He has nothing to prevent him but too much idleness, which I have observed fills up a mans time much more completely, and leaves him less his own master, than any sort of employment whatsoever.
Idleness is the badge of gentry, the bane of body and mind, the nurse of naughtiness, the stepmother of discipline, the chief author of all mischief, one of the seven deadly sins, the cushion upon which the devil chiefly reposes, and a great cause not only of melancholy, but of many other diseases: for the mind is naturally active; and if it be not occupied about some honest business, it rushes into mischief or sinks into melancholy.
Some one, in casting up his accounts, put down a very large sum per annum for his idleness. But there is another account more awful than that of our expenses, in which many will find that their idleness has mainly contributed to the balance against them. From its very inaction, idleness ultimately becomes the most active cause of evil; as a palsy is more to be dreaded than a fever. The Turks have a proverb which says that the devil tempts all other men, but that idle men tempt the devil.
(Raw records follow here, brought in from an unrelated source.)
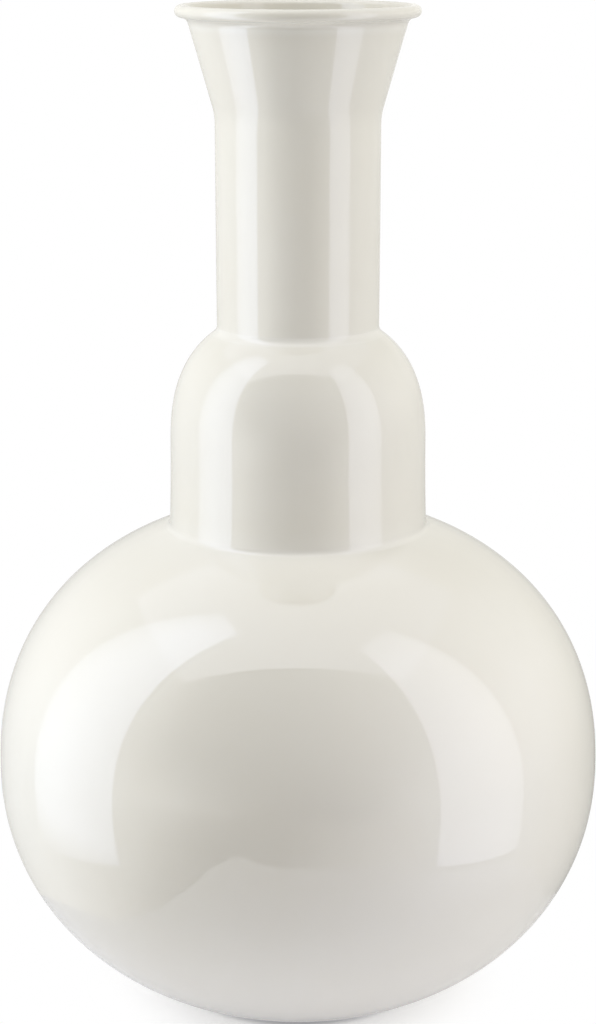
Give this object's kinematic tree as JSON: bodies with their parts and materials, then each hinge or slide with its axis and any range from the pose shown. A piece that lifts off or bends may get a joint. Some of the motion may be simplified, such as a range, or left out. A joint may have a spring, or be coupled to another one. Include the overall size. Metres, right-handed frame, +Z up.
{
  "type": "vase",
  "caption": "Tall metal vase: round body, domed shoulder and straight neck flaring to a rolled rim, enamelled cream, with felt pads under its base.",
  "frame": {"origin": "on the table under the middle of the base, on the vase's axis", "axes": "+Z up along the vase's axis towards the mouth; it is round, so +X and +Y are free"},
  "size_m": [0.2728, 0.2728, 0.45],
  "materials": {
    "enamel": "high-gloss cream enamel with a faint orange peel, over spun sheet",
    "wire": "bare drawn wire, closed in by the rolled rim",
    "felt": "pressed wool felt"
  },
  "bodies": {
    "root": {"body_lower": "enamel", "body_upper": "enamel", "body_weld": "enamel", "shoulder": "enamel", "shoulder_weld": "enamel", "neck": "enamel", "neck_weld": "enamel", "rim_wire": "wire", "felt_pad_1": "felt", "felt_pad_2": "felt", "felt_pad_3": "felt", "felt_pad_4": "felt"}
  },
  "joints": []
}
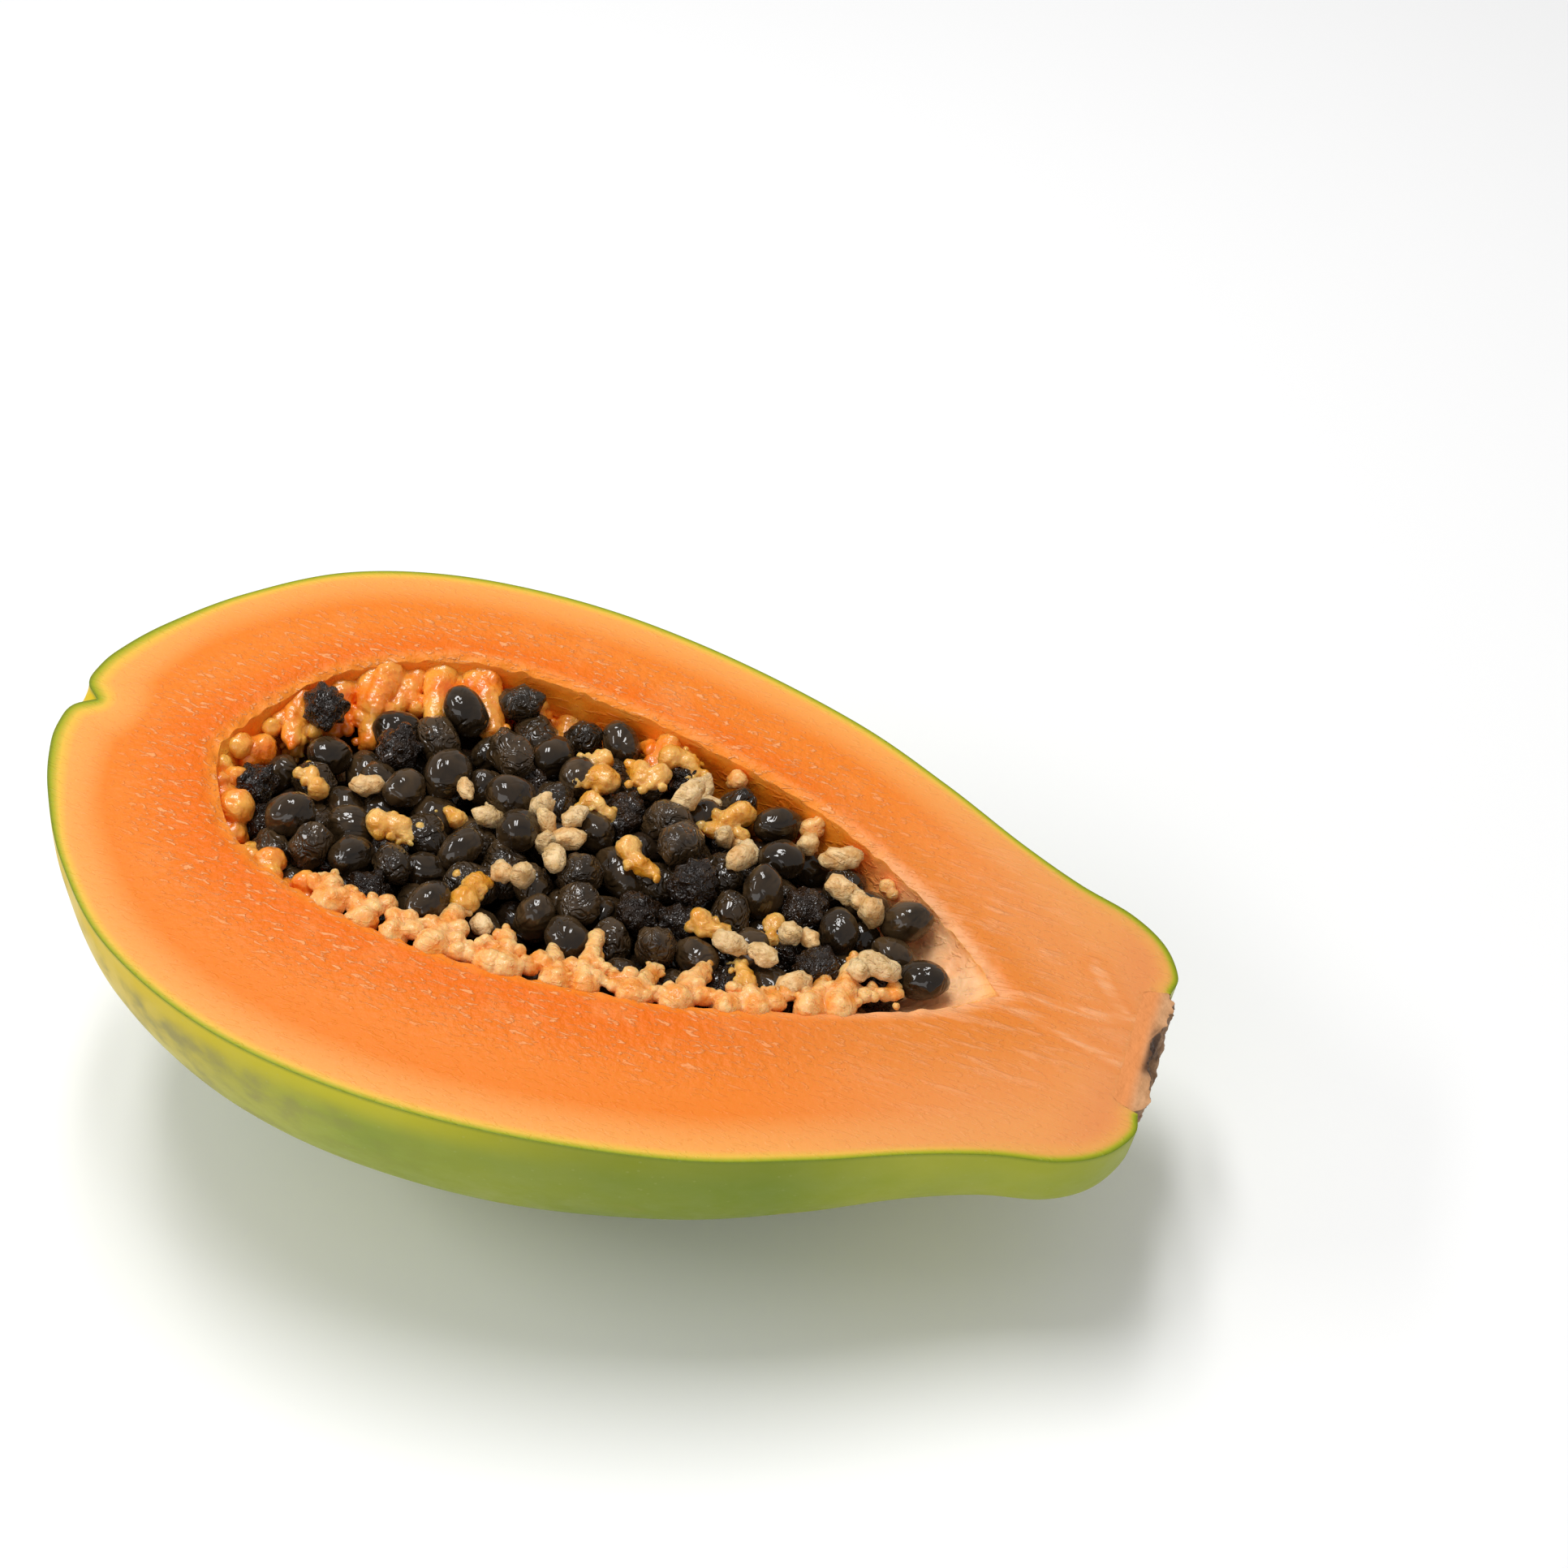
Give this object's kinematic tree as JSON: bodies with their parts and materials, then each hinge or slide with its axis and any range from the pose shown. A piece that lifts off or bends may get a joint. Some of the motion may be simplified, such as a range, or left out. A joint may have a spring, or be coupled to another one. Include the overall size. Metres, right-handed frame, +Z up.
{
  "type": "half papaya",
  "caption": "Half of a papaya cut lengthwise, lying on its green skin, with orange flesh and a seed cavity full of dark seeds.",
  "frame": {"origin": "middle of the small flat spot of the belly that the half rests on", "axes": "+X along the fruit towards the stalk end, level; +Y towards the far side of the cut; +Z up from the surface it lies on"},
  "size_m": [0.171, 0.105, 0.0629],
  "materials": {
    "fruit": "wet orange flesh under a thin waxy green skin",
    "seeds": "dark seeds in wet, clear seed coats",
    "stalk": "dry, ragged and corky"
  },
  "bodies": {
    "root": {"fruit_half": "fruit", "seed_heap": "seeds", "stalk_stub": "stalk"}
  },
  "joints": []
}
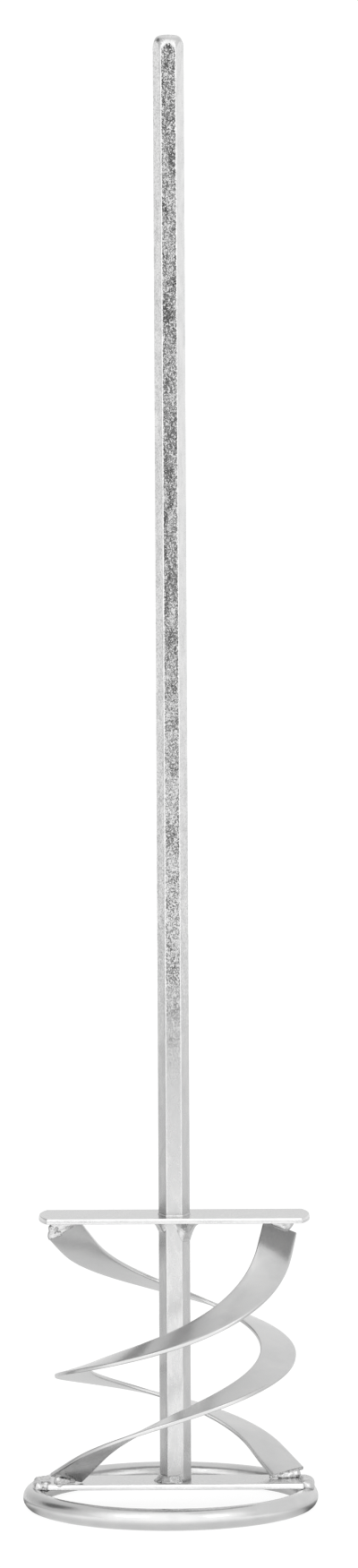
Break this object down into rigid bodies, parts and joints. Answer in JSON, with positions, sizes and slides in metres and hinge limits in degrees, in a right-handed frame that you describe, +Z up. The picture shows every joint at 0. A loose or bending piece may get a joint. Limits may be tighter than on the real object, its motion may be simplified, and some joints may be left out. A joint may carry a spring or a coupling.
{
  "type": "mortar mixing paddle",
  "caption": "Welded mixing paddle for mortar: a hexagon drill shank on a head of flat crossbars, helical blades and a round ring.",
  "frame": {"origin": "on the shank's axis, in the plane that the ring stands on", "axes": "+Z up the shank towards its free end, X along both crossbars with blade B's top end at +X, -Y towards a flat of the hexagon"},
  "size_m": [0.1065, 0.1064, 0.538],
  "materials": {
    "shank_zinc": "bright zinc plate with a fine spangle",
    "bar_zinc": "bright zinc plate, smooth rolled faces",
    "blade_zinc": "bright zinc plate, satin",
    "ring_zinc": "bright zinc plate on drawn rod, glossy",
    "weld_zinc": "zinc plate over rough weld bead"
  },
  "bodies": {
    "root": {"hex_shank": "shank_zinc", "upper_bar": "bar_zinc", "lower_bar": "bar_zinc", "blade_a": "blade_zinc", "blade_b": "blade_zinc", "ring": "ring_zinc", "shank_weld_left": "weld_zinc", "shank_weld_right": "weld_zinc", "shank_seal_weld": "weld_zinc", "shank_foot_weld": "weld_zinc", "blade_a_top_weld": "weld_zinc", "blade_b_top_weld": "weld_zinc", "blade_a_foot_weld": "weld_zinc", "blade_b_foot_weld": "weld_zinc", "ring_weld_left": "weld_zinc", "ring_weld_right": "weld_zinc"}
  },
  "joints": []
}
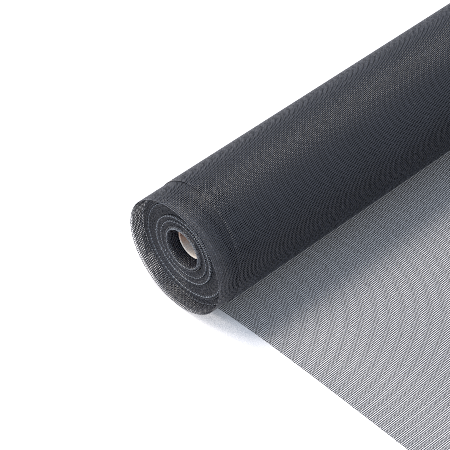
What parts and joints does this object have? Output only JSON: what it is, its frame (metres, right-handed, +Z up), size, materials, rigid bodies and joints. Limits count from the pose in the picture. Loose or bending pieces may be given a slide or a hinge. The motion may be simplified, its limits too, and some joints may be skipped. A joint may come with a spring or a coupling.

That period includes more than a hundred sentences that might be writ to express multiplication of nothings, and all the fatiguing perpetual business of having no business to do.
In my opinion, idleness is no less the pest of society, than of solitude. Nothing contracts the mind, nothing engenders trifles, tales, backbiting, slander, and falsities, so much as being shut up in a room, opposite each other, and reduced to no other occupation than the necessity of continual chattering. When all are employed, they speak only when they have something to say; but if you are doing nothing, you must absolutely talk incessantly, which of all constraints is the most troublesome and the most dangerous. I dare go even further, and maintain, that to render a circle truly agreeable, every one must be not only doing something, but something which requires a little attention.
It is no more possible for an idle man to keep together a certain stock of knowledge, than it is possible to keep together a stock of ice exposed to the meridian sun. Every day destroys a fact, a relation, or an influence; and the only way of preserving the bulk and value of the pile is by constantly adding to it.
Nor is excess the only thing by which sin breaks men in their health, and the comfortable enjoyment of themselves; but many are also brought to a very ill and languishing habit of body by mere idleness; and idleness is both itself a great sin, and the cause of many more.
So long as idleness is quite shut out from our lives, all the sins of wantonness, softness, and effeminacy are prevented; and there is but little room for temptation.